— Start of Data for this task —

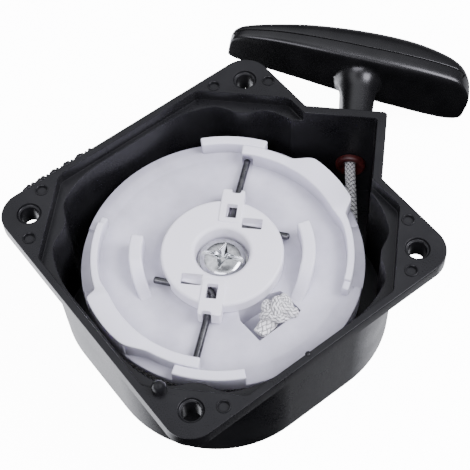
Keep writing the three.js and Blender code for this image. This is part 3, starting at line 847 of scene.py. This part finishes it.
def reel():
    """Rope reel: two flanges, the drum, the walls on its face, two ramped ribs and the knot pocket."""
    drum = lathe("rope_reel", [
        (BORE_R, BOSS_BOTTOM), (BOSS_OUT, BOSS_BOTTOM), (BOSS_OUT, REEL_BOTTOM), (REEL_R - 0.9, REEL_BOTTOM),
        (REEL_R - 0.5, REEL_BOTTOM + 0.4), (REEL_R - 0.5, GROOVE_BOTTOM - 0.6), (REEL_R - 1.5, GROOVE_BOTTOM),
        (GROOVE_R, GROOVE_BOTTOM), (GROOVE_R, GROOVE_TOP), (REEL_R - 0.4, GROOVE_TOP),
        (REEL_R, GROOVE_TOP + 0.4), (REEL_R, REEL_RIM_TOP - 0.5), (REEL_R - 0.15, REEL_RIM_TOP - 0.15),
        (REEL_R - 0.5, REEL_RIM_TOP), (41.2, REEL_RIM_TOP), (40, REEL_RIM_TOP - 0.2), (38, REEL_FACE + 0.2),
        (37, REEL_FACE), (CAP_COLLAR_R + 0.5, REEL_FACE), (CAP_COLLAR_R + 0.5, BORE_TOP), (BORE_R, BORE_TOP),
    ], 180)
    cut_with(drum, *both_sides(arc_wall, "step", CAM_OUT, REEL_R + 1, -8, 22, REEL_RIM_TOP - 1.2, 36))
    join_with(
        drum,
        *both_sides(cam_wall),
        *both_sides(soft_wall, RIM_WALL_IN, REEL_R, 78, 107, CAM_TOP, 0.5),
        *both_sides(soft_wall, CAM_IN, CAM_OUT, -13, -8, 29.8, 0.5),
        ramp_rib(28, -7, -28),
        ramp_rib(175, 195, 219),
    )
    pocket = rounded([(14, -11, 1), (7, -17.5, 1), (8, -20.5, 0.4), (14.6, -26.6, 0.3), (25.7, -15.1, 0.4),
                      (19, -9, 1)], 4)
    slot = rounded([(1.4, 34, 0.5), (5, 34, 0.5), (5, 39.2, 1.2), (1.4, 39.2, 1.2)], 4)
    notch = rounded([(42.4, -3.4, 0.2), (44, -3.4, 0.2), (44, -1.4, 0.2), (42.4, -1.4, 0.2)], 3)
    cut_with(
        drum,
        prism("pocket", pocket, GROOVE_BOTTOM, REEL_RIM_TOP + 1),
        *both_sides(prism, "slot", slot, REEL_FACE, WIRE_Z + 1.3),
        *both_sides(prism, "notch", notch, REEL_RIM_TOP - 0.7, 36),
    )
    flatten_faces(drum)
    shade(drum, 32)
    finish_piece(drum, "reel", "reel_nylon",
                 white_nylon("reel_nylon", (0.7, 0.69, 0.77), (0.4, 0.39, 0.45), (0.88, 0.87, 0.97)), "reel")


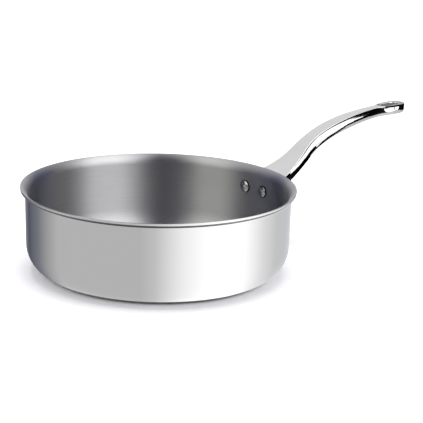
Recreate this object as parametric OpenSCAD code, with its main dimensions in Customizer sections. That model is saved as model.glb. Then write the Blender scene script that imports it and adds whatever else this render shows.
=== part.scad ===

— End of Data for this task —

Exercise aim: Count the lines that hold the string "code" and state that number alone.

Completed exercise: 2